Both Mr. Rivara and Ms. Barnes said the proposed farm's proximity to the Crabby Cowboy's own marina, and to Gone Fishing Marina next door, did not preclude the farm as long as the harvesting took place outside the closed season.
Dredging Disruption
Bayman and would-be clam-rancher alike are concerned about continued dredging in the area, which could disrupt shellfish beds and bury the resource.
Mr. Rivara, however, said approv ed dredging projects included safeguards such as "silt curtains" that keep nearby shellfish from being buried.
Mr. Sosinski said on Tuesday he was not giving up on his effort to keep Lake Montauk an open range for commercial shellfishermen. He said he knew of the proposed farm, but there were other arguments to make.
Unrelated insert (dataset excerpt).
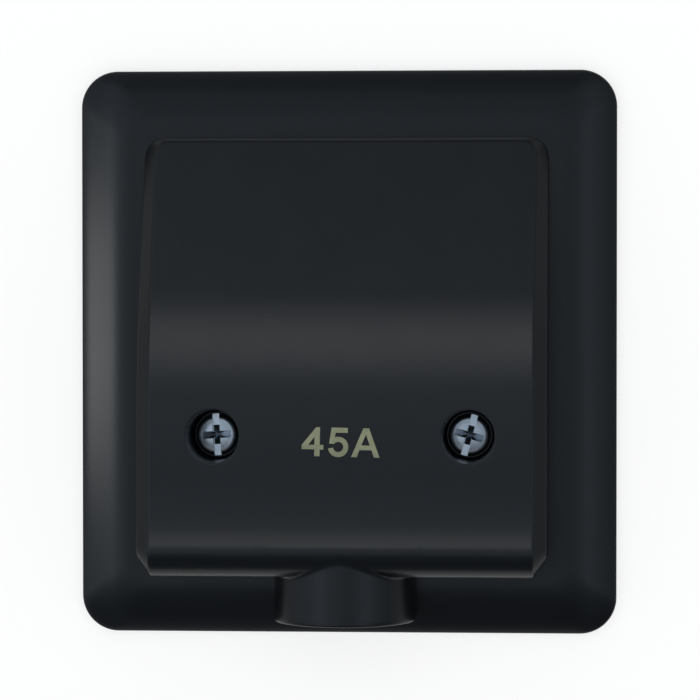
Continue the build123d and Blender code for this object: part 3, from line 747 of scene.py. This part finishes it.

Before 1852, the right to fish in Great Pond, as the lake was known, was a common right, he said, guaranteed by the Dongan Patent of 1686.
Bayman Cites History
The right remained after the breakaway, and after Arthur Benson's purchase of Montauk in 1879, Mr. Sosinski contends, because that purchase did not include land below the low-tide line. Therefore, the bottom remained common land, just as in the rest of East Hampton's harbors and bays, which Town Trustees have owned and managed since colonial times.
Furthermore, said Mr. Sosinski, when the lake was opened to Block Island Sound in the mid-1920s, "it became Federal tidal waters," and after the inlet was dredged in 1936 "to qualify for Federal construction [funds], the town and the county agreed to provide certain public rights in the use of the water."
Shellfishing is one of the rights, Mr. Sosinski said.
Town Councilwoman Nancy Mc Caffrey said the Town Board was unlikely to take up the question unless and until Mr. Sosinski files a complaint with the town attorney's office.